Navy Rear Admiral Tim Gallaudet has been appearing a lot on UFO documentaries currently showing on Max and the new George Knapp documentary “Investigation Alien” being shown on Netflix.
Knapp does a segment in the documentary where in Tampico Mexico UFO sightings take place over or near a body of water, and ponders whether the 70% of the planet's surface being covered by water might yield a clue to their hiding place. Tampico, Mexico, is where dozens of UFO and or USO encounters have been reported just off the coast. He finds that the locals attribute their lack of hurricanes to their UFO protectors, who, they believe, live under the sea.
Tim Gallaudet testified today at the hearings be led by Republicans on the House Oversight and Accountability Committee.
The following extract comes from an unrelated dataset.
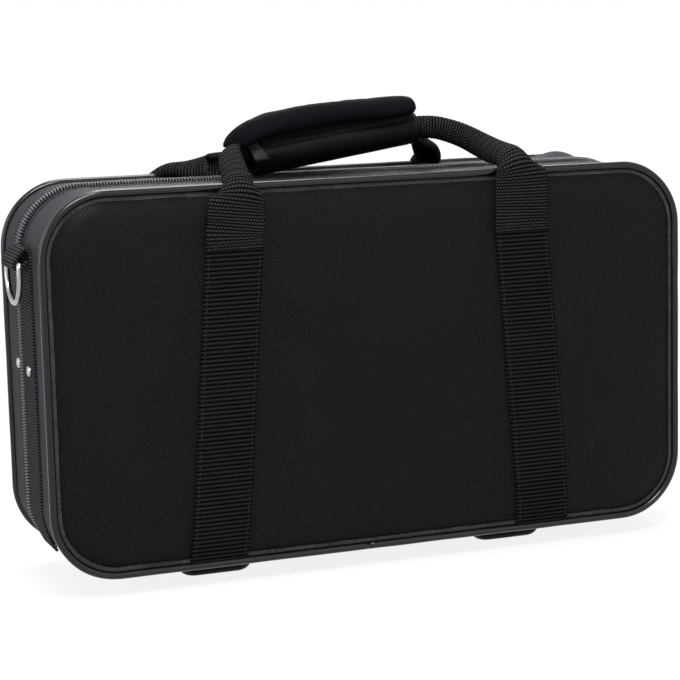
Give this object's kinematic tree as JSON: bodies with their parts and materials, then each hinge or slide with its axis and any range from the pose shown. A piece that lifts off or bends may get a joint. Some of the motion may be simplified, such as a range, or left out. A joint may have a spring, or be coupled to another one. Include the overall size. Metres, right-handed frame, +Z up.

Gallaudet previously led Naval Meteorology and Oceanography Command and served as Oceanographer of the Navy. He also deployed on multiple tours afloat during his career in uniform, and later served for about a year-and-a-half as the Senate-confirmed assistant secretary of commerce for oceans and atmosphere after retiring from the military in 2017.
In his retirement, Gallaudet has been candid about his experiences while on active duty observing now-verified video footage of UAP and unidentified submerged objects (USO) captured by colleagues — and his aims to help de-stigmatize discussion of this previously taboo topic across the military.
Gallaudet calims that elements of the government are engaging in a disinformation campaign, including personal attacks designed to discredit UAP whistleblowers.'
The ex-US military described USOs as "large lighted craft", often seen under the sea surface on their own "or as part of a group in formation."
In a chilling warning, Gallaudet said these unknown bodies can sometimes travel in the deep ocean waters without ever emerging.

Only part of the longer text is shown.